EXERCISE INPUTS –
----
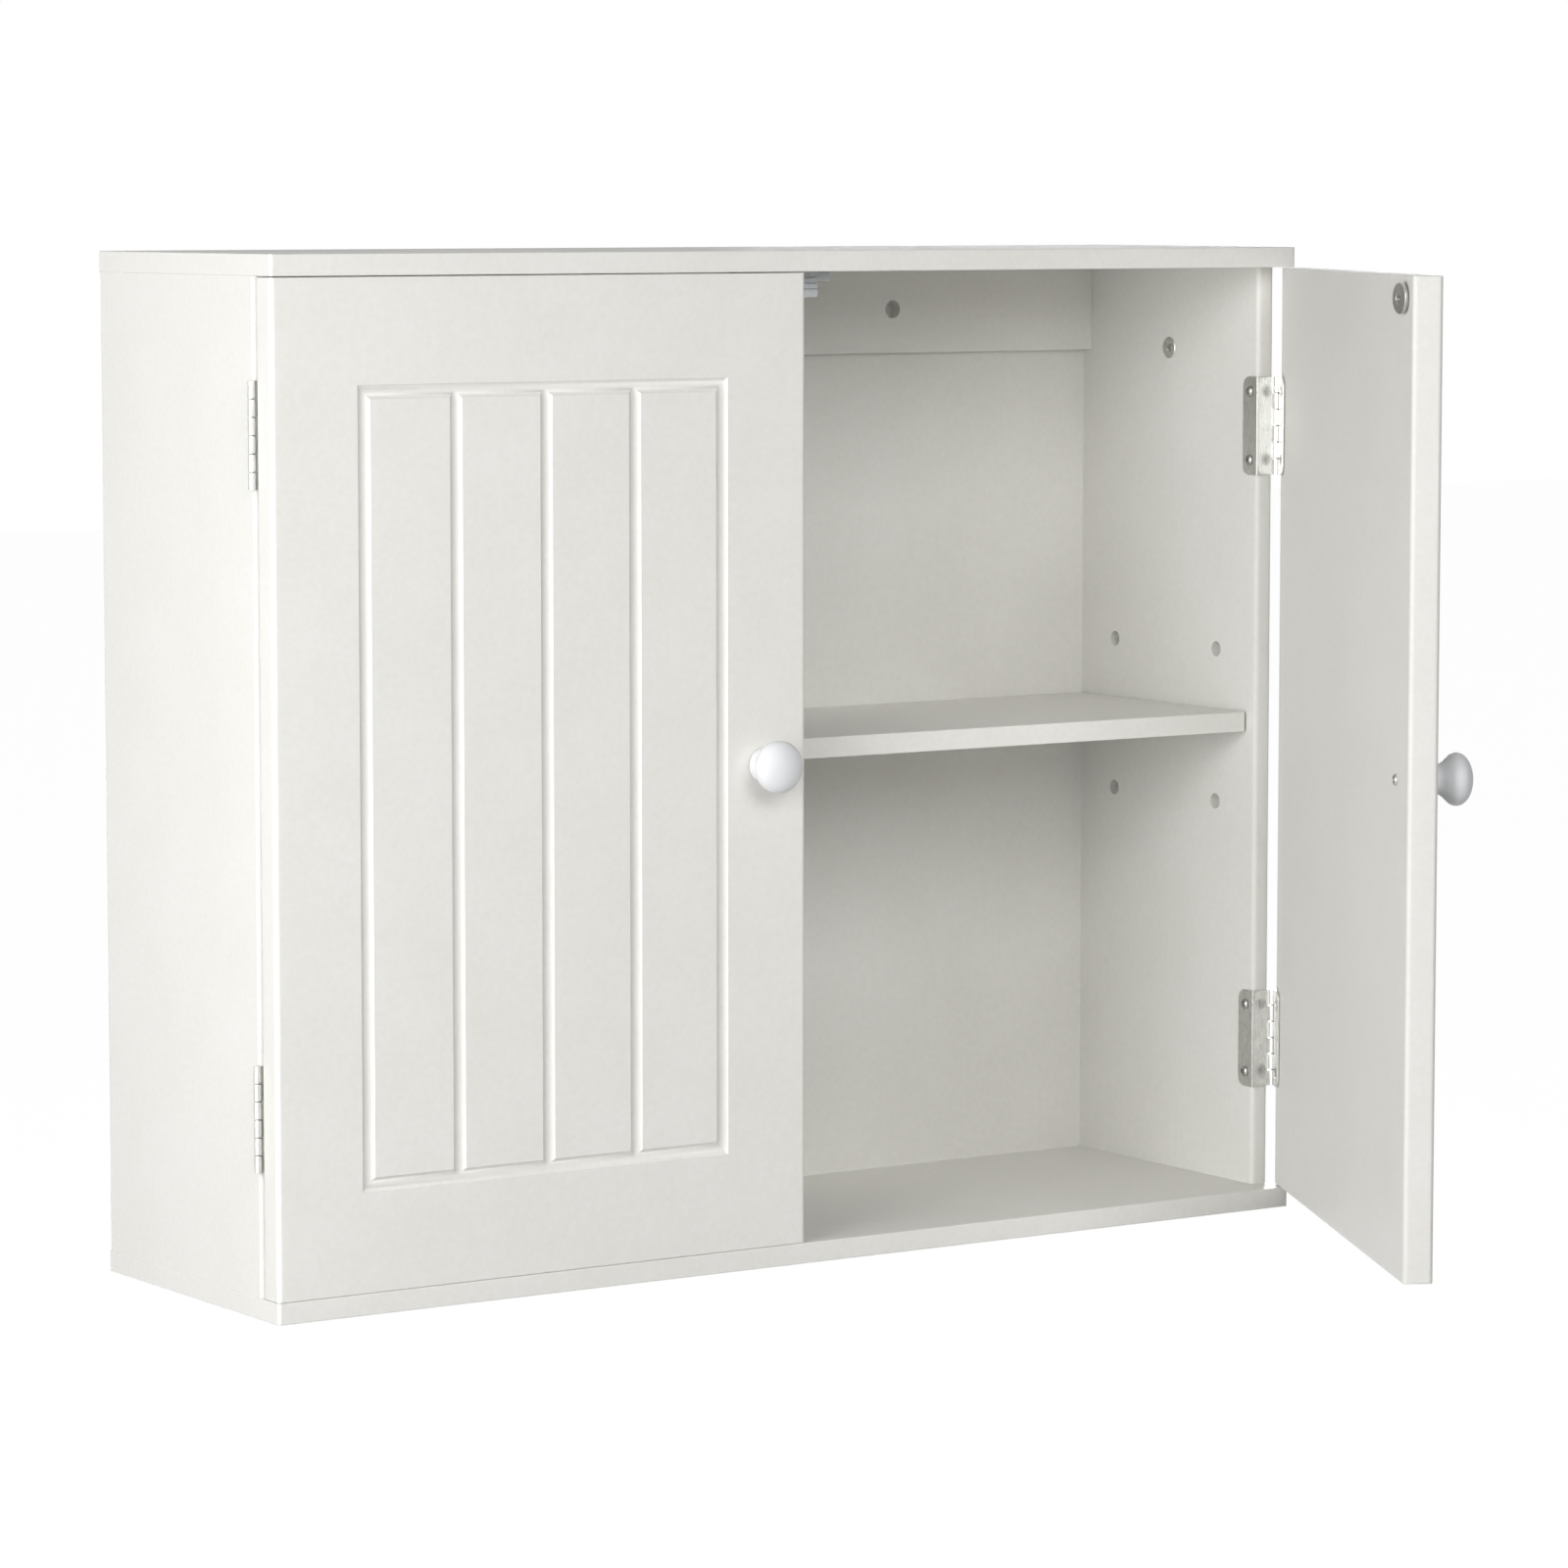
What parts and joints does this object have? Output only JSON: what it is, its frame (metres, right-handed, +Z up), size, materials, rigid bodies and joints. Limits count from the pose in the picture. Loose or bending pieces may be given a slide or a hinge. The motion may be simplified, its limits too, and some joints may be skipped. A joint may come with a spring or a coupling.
{
  "type": "hanging wall cabinet",
  "caption": "Shallow hanging wall cabinet in white lacquered board: a pair of grooved doors on wrap-round butt hinges, round knobs, magnetic catch and a movable shelf.",
  "frame": {"origin": "on the wall face of the back panel, midway between the two hanging holes", "axes": "+X to the right seen from the front, +Y into the wall, +Z up; the doors face -Y"},
  "size_m": [0.6179, 0.4305, 0.5],
  "materials": {
    "white_lacquer": "satin off-white lacquer sprayed on fibreboard",
    "knob_gloss_white": "smooth cool white, glossy",
    "hinge_nickel": "bright nickel-plated pressed steel",
    "screw_zinc": "bright zinc-plated steel",
    "catch_white_plastic": "satin moulded white plastic",
    "magnet_ferrite": "dull dark grey sintered ferrite",
    "strike_steel": "plain plated pressed steel",
    "fitting_zinc_alloy": "die-cast zinc alloy, dull grey",
    "peg_steel": "bright zinc-plated steel"
  },
  "bodies": {
    "cabinet": {"back_panel": "white_lacquer", "bottom_panel": "white_lacquer", "bottom_screw_left": "screw_zinc", "bottom_screw_right": "screw_zinc", "cam_bolt_left": "fitting_zinc_alloy", "cam_bolt_right": "fitting_zinc_alloy", "cam_lock_left": "fitting_zinc_alloy", "cam_lock_right": "fitting_zinc_alloy", "case_leaf_lower_left": "hinge_nickel", "case_leaf_lower_right": "hinge_nickel", "case_leaf_screw_lower_left_1": "screw_zinc", "case_leaf_screw_lower_left_2": "screw_zinc", "case_leaf_screw_lower_right_1": "screw_zinc", "case_leaf_screw_lower_right_2": "screw_zinc", "case_leaf_screw_upper_left_1": "screw_zinc", "case_leaf_screw_upper_left_2": "screw_zinc", "case_leaf_screw_upper_right_1": "screw_zinc", "case_leaf_screw_upper_right_2": "screw_zinc", "case_leaf_upper_left": "hinge_nickel", "case_leaf_upper_right": "hinge_nickel", "catch_housing": "catch_white_plastic", "catch_magnet_left": "magnet_ferrite", "catch_magnet_right": "magnet_ferrite", "catch_screw_left": "screw_zinc", "catch_screw_right": "screw_zinc", "hanging_rail": "white_lacquer", "hinge_pin_lower_left": "hinge_nickel", "hinge_pin_lower_right": "hinge_nickel", "hinge_pin_upper_left": "hinge_nickel", "hinge_pin_upper_right": "hinge_nickel", "left_side_panel": "white_lacquer", "right_side_panel": "white_lacquer", "shelf": "white_lacquer", "shelf_peg_left_front": "peg_steel", "shelf_peg_left_rear": "peg_steel", "shelf_peg_right_front": "peg_steel", "shelf_peg_right_rear": "peg_steel", "top_panel": "white_lacquer"},
    "left_door": {"door_leaf_lower_left": "hinge_nickel", "door_leaf_screw_lower_left_1": "screw_zinc", "door_leaf_screw_lower_left_2": "screw_zinc", "door_leaf_screw_upper_left_1": "screw_zinc", "door_leaf_screw_upper_left_2": "screw_zinc", "door_leaf_upper_left": "hinge_nickel", "knob_left": "knob_gloss_white", "knob_screw_left": "screw_zinc", "left_door": "white_lacquer", "strike_plate_left": "strike_steel", "strike_screw_left": "screw_zinc"},
    "right_door": {"door_leaf_lower_right": "hinge_nickel", "door_leaf_screw_lower_right_1": "screw_zinc", "door_leaf_screw_lower_right_2": "screw_zinc", "door_leaf_screw_upper_right_1": "screw_zinc", "door_leaf_screw_upper_right_2": "screw_zinc", "door_leaf_upper_right": "hinge_nickel", "knob_right": "knob_gloss_white", "knob_screw_right": "screw_zinc", "right_door": "white_lacquer", "strike_plate_right": "strike_steel", "strike_screw_right": "screw_zinc"}
  },
  "joints": [
    {"name": "left_door_hinge", "type": "hinge", "parent": "cabinet", "child": "left_door", "pos_m": [-0.3015, -0.157, 0], "axis": [0, 0, 1], "range_deg": [-180, 0]},
    {"name": "right_door_hinge", "type": "hinge", "parent": "cabinet", "child": "right_door", "pos_m": [0.3015, -0.157, 0], "axis": [0, 0, 1], "range_deg": [-63.7, 116.3]}
  ]
}
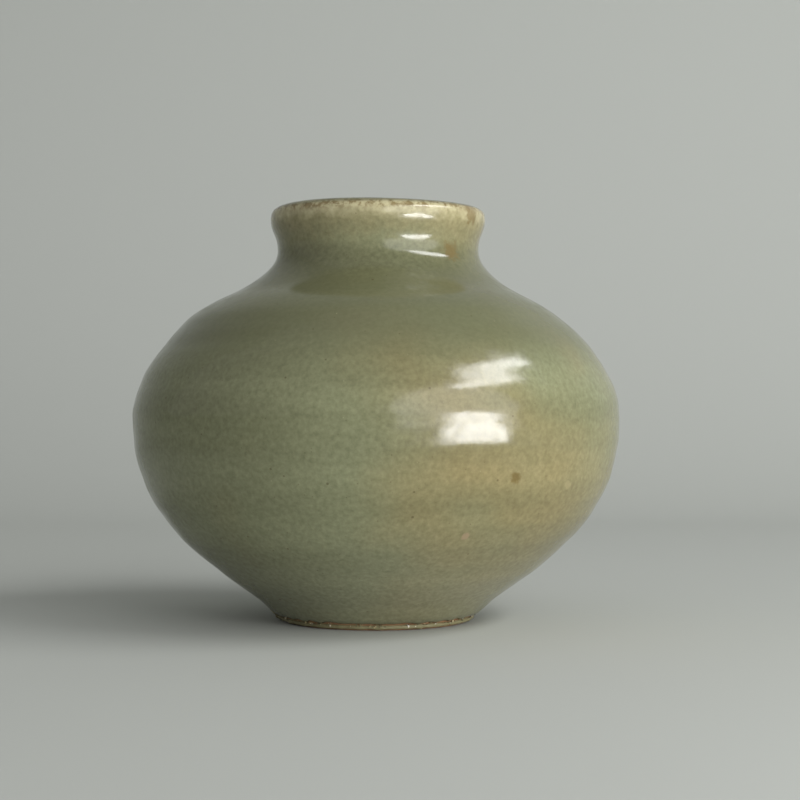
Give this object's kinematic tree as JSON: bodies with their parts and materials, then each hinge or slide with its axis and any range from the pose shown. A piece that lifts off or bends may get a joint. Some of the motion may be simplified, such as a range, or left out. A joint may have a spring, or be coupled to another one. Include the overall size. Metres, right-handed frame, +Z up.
{
  "type": "water pot",
  "caption": "Small wheel-thrown celadon water pot with a round belly, short waisted neck, broad rolled lip and trimmed foot.",
  "frame": {"origin": "centre of the foot's underside", "axes": "+Z up along the axis of the wheel, +X to the right in the picture, +Y away from the viewer"},
  "size_m": [0.0918, 0.0918, 0.0781],
  "materials": {
    "stoneware": "unglazed fired stoneware, fine sandy grain",
    "celadon_glaze": "glossy grey-green celadon with iron specks and pinholes",
    "poured_glaze": "glossy poured celadon with run marks",
    "thin_glaze": "thin matt glaze over clay",
    "kiln_sand": "rough fused kiln sand"
  },
  "bodies": {
    "root": {"stoneware_body": "stoneware", "outer_glaze": "celadon_glaze", "inner_glaze": "poured_glaze", "base_glaze": "thin_glaze", "kiln_grit": "kiln_sand"}
  },
  "joints": []
}
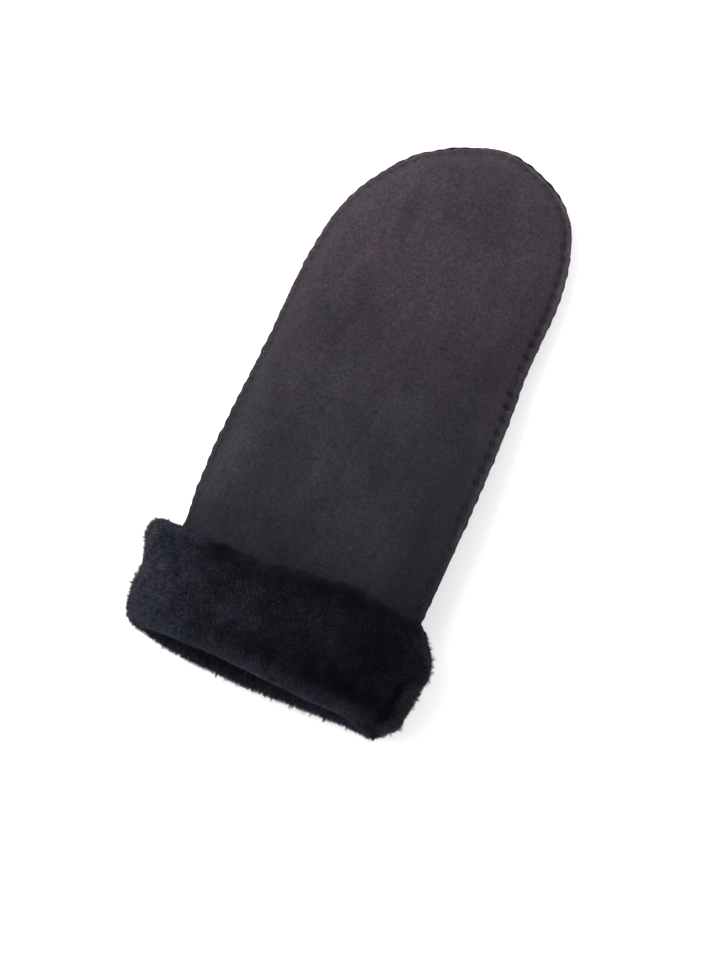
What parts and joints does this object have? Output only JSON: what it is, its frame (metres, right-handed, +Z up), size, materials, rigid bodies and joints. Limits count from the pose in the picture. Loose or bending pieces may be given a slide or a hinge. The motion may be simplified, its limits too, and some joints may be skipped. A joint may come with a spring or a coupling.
{
  "type": "shearling mitten",
  "caption": "Left-hand mitten of suede sheepskin lying palm down, pile inside, with a turned-up wool cuff and a thumb folded under the palm.",
  "frame": {"origin": "on the table under the middle of the mitten's outer box", "axes": "+Y from the cuff to the fingertips, +X from the little finger's side to the thumb's side, +Z up through the back of the hand"},
  "size_m": [0.1514, 0.301, 0.055],
  "materials": {
    "suede": "napped black-brown suede with a soft mottled sheen",
    "wool": "dense sheared black wool pile",
    "thread": "dull dark sewing thread"
  },
  "bodies": {
    "root": {"back_panel": "suede", "palm_panel": "suede", "thumb_outer_panel": "suede", "thumb_palm_panel": "suede", "cuff_back_skin": "suede", "cuff_palm_skin": "suede", "cuff_back_fleece": "wool", "cuff_palm_fleece": "wool", "mouth_back_fleece": "wool", "mouth_palm_fleece": "wool", "back_lining_hand": "wool", "back_lining_fingers": "wool", "palm_lining_hand": "wool", "palm_lining_fingers": "wool", "thumb_outer_lining": "wool", "thumb_palm_lining": "wool"}
  },
  "joints": []
}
----
OBJECTIVE –
Every record above should come back exactly, but without its pictures.

SOLUTION TO THE EXERCISE –
What parts and joints does this object have? Output only JSON: what it is, its frame (metres, right-handed, +Z up), size, materials, rigid bodies and joints. Limits count from the pose in the picture. Loose or bending pieces may be given a slide or a hinge. The motion may be simplified, its limits too, and some joints may be skipped. A joint may come with a spring or a coupling.
{
  "type": "hanging wall cabinet",
  "caption": "Shallow hanging wall cabinet in white lacquered board: a pair of grooved doors on wrap-round butt hinges, round knobs, magnetic catch and a movable shelf.",
  "frame": {"origin": "on the wall face of the back panel, midway between the two hanging holes", "axes": "+X to the right seen from the front, +Y into the wall, +Z up; the doors face -Y"},
  "size_m": [0.6179, 0.4305, 0.5],
  "materials": {
    "white_lacquer": "satin off-white lacquer sprayed on fibreboard",
    "knob_gloss_white": "smooth cool white, glossy",
    "hinge_nickel": "bright nickel-plated pressed steel",
    "screw_zinc": "bright zinc-plated steel",
    "catch_white_plastic": "satin moulded white plastic",
    "magnet_ferrite": "dull dark grey sintered ferrite",
    "strike_steel": "plain plated pressed steel",
    "fitting_zinc_alloy": "die-cast zinc alloy, dull grey",
    "peg_steel": "bright zinc-plated steel"
  },
  "bodies": {
    "cabinet": {"back_panel": "white_lacquer", "bottom_panel": "white_lacquer", "bottom_screw_left": "screw_zinc", "bottom_screw_right": "screw_zinc", "cam_bolt_left": "fitting_zinc_alloy", "cam_bolt_right": "fitting_zinc_alloy", "cam_lock_left": "fitting_zinc_alloy", "cam_lock_right": "fitting_zinc_alloy", "case_leaf_lower_left": "hinge_nickel", "case_leaf_lower_right": "hinge_nickel", "case_leaf_screw_lower_left_1": "screw_zinc", "case_leaf_screw_lower_left_2": "screw_zinc", "case_leaf_screw_lower_right_1": "screw_zinc", "case_leaf_screw_lower_right_2": "screw_zinc", "case_leaf_screw_upper_left_1": "screw_zinc", "case_leaf_screw_upper_left_2": "screw_zinc", "case_leaf_screw_upper_right_1": "screw_zinc", "case_leaf_screw_upper_right_2": "screw_zinc", "case_leaf_upper_left": "hinge_nickel", "case_leaf_upper_right": "hinge_nickel", "catch_housing": "catch_white_plastic", "catch_magnet_left": "magnet_ferrite", "catch_magnet_right": "magnet_ferrite", "catch_screw_left": "screw_zinc", "catch_screw_right": "screw_zinc", "hanging_rail": "white_lacquer", "hinge_pin_lower_left": "hinge_nickel", "hinge_pin_lower_right": "hinge_nickel", "hinge_pin_upper_left": "hinge_nickel", "hinge_pin_upper_right": "hinge_nickel", "left_side_panel": "white_lacquer", "right_side_panel": "white_lacquer", "shelf": "white_lacquer", "shelf_peg_left_front": "peg_steel", "shelf_peg_left_rear": "peg_steel", "shelf_peg_right_front": "peg_steel", "shelf_peg_right_rear": "peg_steel", "top_panel": "white_lacquer"},
    "left_door": {"door_leaf_lower_left": "hinge_nickel", "door_leaf_screw_lower_left_1": "screw_zinc", "door_leaf_screw_lower_left_2": "screw_zinc", "door_leaf_screw_upper_left_1": "screw_zinc", "door_leaf_screw_upper_left_2": "screw_zinc", "door_leaf_upper_left": "hinge_nickel", "knob_left": "knob_gloss_white", "knob_screw_left": "screw_zinc", "left_door": "white_lacquer", "strike_plate_left": "strike_steel", "strike_screw_left": "screw_zinc"},
    "right_door": {"door_leaf_lower_right": "hinge_nickel", "door_leaf_screw_lower_right_1": "screw_zinc", "door_leaf_screw_lower_right_2": "screw_zinc", "door_leaf_screw_upper_right_1": "screw_zinc", "door_leaf_screw_upper_right_2": "screw_zinc", "door_leaf_upper_right": "hinge_nickel", "knob_right": "knob_gloss_white", "knob_screw_right": "screw_zinc", "right_door": "white_lacquer", "strike_plate_right": "strike_steel", "strike_screw_right": "screw_zinc"}
  },
  "joints": [
    {"name": "left_door_hinge", "type": "hinge", "parent": "cabinet", "child": "left_door", "pos_m": [-0.3015, -0.157, 0], "axis": [0, 0, 1], "range_deg": [-180, 0]},
    {"name": "right_door_hinge", "type": "hinge", "parent": "cabinet", "child": "right_door", "pos_m": [0.3015, -0.157, 0], "axis": [0, 0, 1], "range_deg": [-63.7, 116.3]}
  ]
}
Give this object's kinematic tree as JSON: bodies with their parts and materials, then each hinge or slide with its axis and any range from the pose shown. A piece that lifts off or bends may get a joint. Some of the motion may be simplified, such as a range, or left out. A joint may have a spring, or be coupled to another one. Include the overall size. Metres, right-handed frame, +Z up.
{
  "type": "water pot",
  "caption": "Small wheel-thrown celadon water pot with a round belly, short waisted neck, broad rolled lip and trimmed foot.",
  "frame": {"origin": "centre of the foot's underside", "axes": "+Z up along the axis of the wheel, +X to the right in the picture, +Y away from the viewer"},
  "size_m": [0.0918, 0.0918, 0.0781],
  "materials": {
    "stoneware": "unglazed fired stoneware, fine sandy grain",
    "celadon_glaze": "glossy grey-green celadon with iron specks and pinholes",
    "poured_glaze": "glossy poured celadon with run marks",
    "thin_glaze": "thin matt glaze over clay",
    "kiln_sand": "rough fused kiln sand"
  },
  "bodies": {
    "root": {"stoneware_body": "stoneware", "outer_glaze": "celadon_glaze", "inner_glaze": "poured_glaze", "base_glaze": "thin_glaze", "kiln_grit": "kiln_sand"}
  },
  "joints": []
}
What parts and joints does this object have? Output only JSON: what it is, its frame (metres, right-handed, +Z up), size, materials, rigid bodies and joints. Limits count from the pose in the picture. Loose or bending pieces may be given a slide or a hinge. The motion may be simplified, its limits too, and some joints may be skipped. A joint may come with a spring or a coupling.
{
  "type": "shearling mitten",
  "caption": "Left-hand mitten of suede sheepskin lying palm down, pile inside, with a turned-up wool cuff and a thumb folded under the palm.",
  "frame": {"origin": "on the table under the middle of the mitten's outer box", "axes": "+Y from the cuff to the fingertips, +X from the little finger's side to the thumb's side, +Z up through the back of the hand"},
  "size_m": [0.1514, 0.301, 0.055],
  "materials": {
    "suede": "napped black-brown suede with a soft mottled sheen",
    "wool": "dense sheared black wool pile",
    "thread": "dull dark sewing thread"
  },
  "bodies": {
    "root": {"back_panel": "suede", "palm_panel": "suede", "thumb_outer_panel": "suede", "thumb_palm_panel": "suede", "cuff_back_skin": "suede", "cuff_palm_skin": "suede", "cuff_back_fleece": "wool", "cuff_palm_fleece": "wool", "mouth_back_fleece": "wool", "mouth_palm_fleece": "wool", "back_lining_hand": "wool", "back_lining_fingers": "wool", "palm_lining_hand": "wool", "palm_lining_fingers": "wool", "thumb_outer_lining": "wool", "thumb_palm_lining": "wool"}
  },
  "joints": []
}